500 President Clinton Boulevard
Suite 300
Little Rock, AR 72201
Ladies and Gentlemen:
We have acted as special Nevada counsel for Inuvo, Inc., a Nevada corporation (the “Company”), in connection with the issuance of up to 16,000,000 shares (the “Shares”) of common stock of the Company, par value $0.001 per share (the “Common Stock”). The Shares are included in a Registration Statement on Form S-3, as amended (File No. 333-253018) (the “Registration Statement”), filed with the Securities and Exchange Commission (the “Commission”) under the Securities Act of 1933, as amended (the “Securities Act”), and declared effective by the Commission on March 15, 2021, a base prospectus, dated March 15, 2021, included in the Registration Statement at the time it was originally declared effective (the “Base Prospectus”), and a prospectus supplement, dated as of May 25, 2023, filed with the Commission (the “Prospectus Supplement”; together with the Base Prospectus, the “Prospectus”). The Shares are being sold pursuant to a Securities Purchase Agreement, dated as of May 25, 2023, between the Company and certain purchasers party thereto (the “Securities Purchase Agreement”). This opinion is being rendered in connection with the filing of the Prospectus with the Commission. All capitalized terms used herein and not otherwise defined shall have the respective meanings given to them in the Registration Statement and the Prospectus.
You have requested our opinion as to the matters set forth below in connection with the Registration Statement and the Prospectus.
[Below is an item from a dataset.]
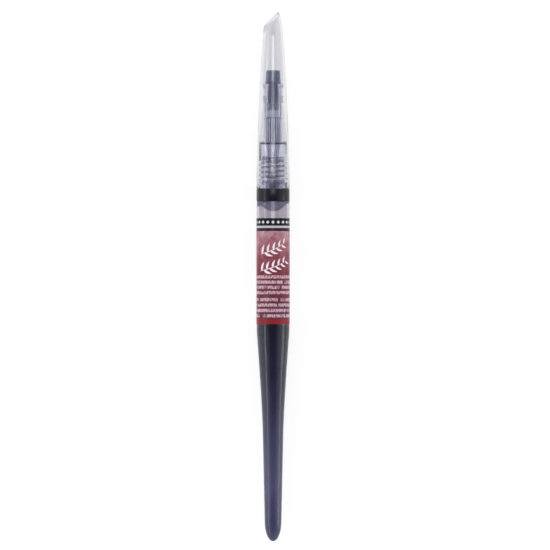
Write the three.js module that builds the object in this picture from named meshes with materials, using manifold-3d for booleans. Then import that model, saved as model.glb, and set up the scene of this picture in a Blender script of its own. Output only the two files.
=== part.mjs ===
// A refillable brush pen, lying on a table with its cap on.
//
// The barrel is a long tapered handle that holds the ink and is squeezed. Its threaded neck carries
// the brush head: a clear skirt, a gasket, a clear nozzle with a fluted feed inside, a wick and a tuft
// of bristles in a ferrule. A loose black spacer ring on the neck keeps the head a few millimetres
// short of home, so that the point of the feed can't push in the stopper before the first use. The
// clear cap seats on the skirt, and a small inner cap pressed into it seals the tuft.
//
// Every piece is turned about the pen's axis. Its outline is given as stations along the pen and
// radii, both in millimetres: station 0 is the end of the tail, and stations grow towards the cap's
// tip. The finished pen lies along +X with the tail at -X, its label facing up and its lowest flat
// at Z = 0. The origin is on the table, under the middle of the pen.

import * as THREE from "three";
import { mergeVertices } from "three/addons/utils/BufferGeometryUtils.js";
import Module from "manifold-3d";

const wasm = await Module();
wasm.setup();

// ---------------------------------------------------------------- driving dimensions

const FACETS = 32; // flats round every turned piece
const RUN_GAP = 0.1; // between surfaces that move past each other
const FIT_GAP = 0.05; // between surfaces that stay together
const SEAT_GAP = 0.05; // between faces that rest on each other

// Barrel: the ink reservoir and handle
const BARREL_RADIUS = 5.95;
const BARREL_WALL = 0.8;
const HANDLE_LENGTH = 75.5; // the tapered handle, from the tail to the start of the cylinder
const GRIP_LENGTH = 46.5; // the cylinder, from the end of the taper to the shoulder
const WAIST_STATION = 35; // where the slim tail meets the swelling handle
const WAIST_RADIUS = 3.66;
const TAIL_RADIUS = 3.05;
const TAIL_ROUND = 7; // length of the rounded end
const TAIL_FLOOR = 1.6; // thickness of the closed end
const HANDLE_FLARE = { first: 14, rise: 0.24, last: 9.5, drop: 0.65 }; // pull of the handle's S-curve

// Neck: the threaded mouth of the barrel
const NECK_LENGTH = 15.8;
const NECK_WALL = 1.05;
const NECK_CHAMFER = 0.3;
const THREAD_PITCH = 1.75;
const THREAD_HEIGHT = 0.45;
const THREAD_GAP = 0.15; // from the neck's crests to the skirt's bore
const THREAD_ROOT = 0.95; // width of the neck's ridge at its foot
const THREAD_CREST = 0.35;
const THREAD_RUN_OUT = 0.4; // turns over which a ridge fades out at each end
const THREAD_EMBED = 0.12; // how deep a ridge's foot is buried in its wall
const THREAD_STEPS = 24; // straight pieces in each turn of a ridge
const NECK_THREAD_RISE = 5.4; // from the shoulder to the start of the neck's ridge
const NECK_THREAD_DROP = 1.1; // from the end of the neck's ridge to the top of the neck
const SKIRT_THREAD_RISE = 1.0; // least height of the skirt's ridge above the skirt's mouth
const SKIRT_THREAD_DROP = 0.8; // from the end of the skirt's ridge to the top of the neck
const SKIRT_RIDGE_FOOT = 0.75;
const SKIRT_RIDGE_CREST = 0.3;

// Spacer ring and stopper
const SPACER_HEIGHT = 4.4;
const SPACER_CHAMFER = 0.15;
const RIM_PROUD = 0.05; // how far the spacer and the cap's rim stand proud of the barrel
const STOPPER_RISE = 0.9; // from the shoulder to the stopper's underside
const STOPPER_HEIGHT = 3.1;
const STOPPER_WALL = 0.6;

// Label
const LABEL_RISE = 2.5; // from the start of the cylinder to the label
const LABEL_DROP = 6.1; // from the label to the shoulder
const LABEL_GAP = 0.03;
const LABEL_THICKNESS = 0.08;

// Ink
const INK_DROP = 6.8; // from the ink's surface to the shoulder

// Brush head
const SKIRT_WALL = 0.8;
const GASKET_THICKNESS = 0.6;
const FLANGE_THICKNESS = 0.5;
const NOZZLE_LENGTH = 14.1; // from the flange's underside to the mouth
const NOZZLE_WIDE_LENGTH = 9.0; // the part of it below the step
const NOZZLE_WALL = 0.55;
const TIP_STEP = 0.7; // how much slimmer the nozzle is above its step
const TIP_WALL = 0.35;
const STEP_RISE = 0.25; // length of the step's cone
const STEP_FLOOR = 0.45; // thickness of the shelf that the feed meets, inside the step

// Feed
const FEED_FLUTES = 10;
const FLUTE_WIDTH = 0.55;
const FLUTE_DEPTH = 0.8;
const FEED_COLLAR = 0.9; // the plain band below the flutes
const FEED_CONE = 3.9; // the cone between that band and the stem
const FEED_CLEARANCE = 0.2; // from the feed to the neck's bore
const STEM_CLEARANCE = 0.9; // from its stem, which leaves the ink more room
const STEM_POINT = 2.4; // length of the stem's point
const STEM_POINT_RADIUS = 0.75;
const STEM_CHANNEL_RADIUS = 0.5;
const POINT_STANDOFF = 0.7; // from the point to the stopper

// Wick, ferrule and tuft
const WICK_LENGTH = 2.5;
const FERRULE_LENGTH = 2.3;
const FERRULE_WALL = 0.3;
const TUFT_LENGTH = 10.7; // from the nozzle's mouth to the tuft's point
const TUFT_SWELL = 0.1; // how far the belly stands out past the root
const TUFT_POINT_RADIUS = 0.12;
const TUFT_ROOM = 0.15; // around the tuft, inside the inner cap

// Inner cap and tip seal
const INNER_CAP_WALL = 0.35;
const BEAD_RISE = 0.4; // from the nozzle's mouth to the first retaining bead
const BEAD_COUNT = 3;
const BEAD_WIDTH = 0.45;
const BEAD_PITCH = 0.9;
const FLANGE_RISE = 5.7; // from the nozzle's mouth to the inner cap's flange
const INNER_FLANGE = 1.25;
const SPIGOT_LENGTH = 1.8; // of the inner cap, into the tip seal
const SPIGOT_WALL = 0.2;
const TIP_SEAL_WALL = 0.4;
const TIP_SEAL_LIP = { height: 0.7, proud: 0.12 };
const TIP_SEAL_DRAFT = 0.2; // how much slimmer the seal is at its closed end
const TIP_SEAL_END = 1.1; // thickness of its closed end
const TIP_SEAL_ROUND = 0.4;

// Cap
const CAP_LENGTH = 63.4;
const CAP_WALL = 0.55; // at the rim
const CAP_SEAT_TAPER = 0.3; // how much the cap closes in along the skirt, inside
const CAP_SOCKET_WALL = 1.0; // around the inner cap
const CAP_TIP_WALL = 0.9; // beyond the inner cap
const CAP_END_WALL = 1.2; // the slanted end
const CAP_CURVE = { reach: 27.2, drop: 0.39 }; // pull of the cap's long curve, from its rim
const CAP_NOSE_LENGTH = 9; // the rounded end, beyond that curve
const CAP_NOSE_RADIUS = 3.72; // where the rounded end starts
const CAP_NOSE_PULL = { radius: 3.0, drop: 1.05 }; // its curve's corner, measured from the tip
const CAP_TIP_RADIUS = 1.9;
const SLANT_ANGLE = Math.PI / 4;
const SLANT_DROP = 1.7; // from the cap's tip down to where the slant crosses the axis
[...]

In connection with the opinion expressed herein, we have examined such documents, records, and matters of law as we have deemed relevant or necessary for purposes of such opinion including, without limitation: (i) the Registration Statement, the Base Prospectus, and the Prospectus Supplement; (ii) the Articles of Incorporation and Bylaws of the Company, each as amended to date; (iii) the resolutions adopted by the Board of Directors of the Company or authorized committees thereof (either at meetings or by unanimous written consent) authorizing the issuance and sale of the Shares pursuant to the terms of the Registration Statement, including to establish the sale price of the Shares; (iv) the Securities Purchase Agreement; and (v) such other documents and records and matters of law as we have deemed necessary or appropriate for purposes of this opinion.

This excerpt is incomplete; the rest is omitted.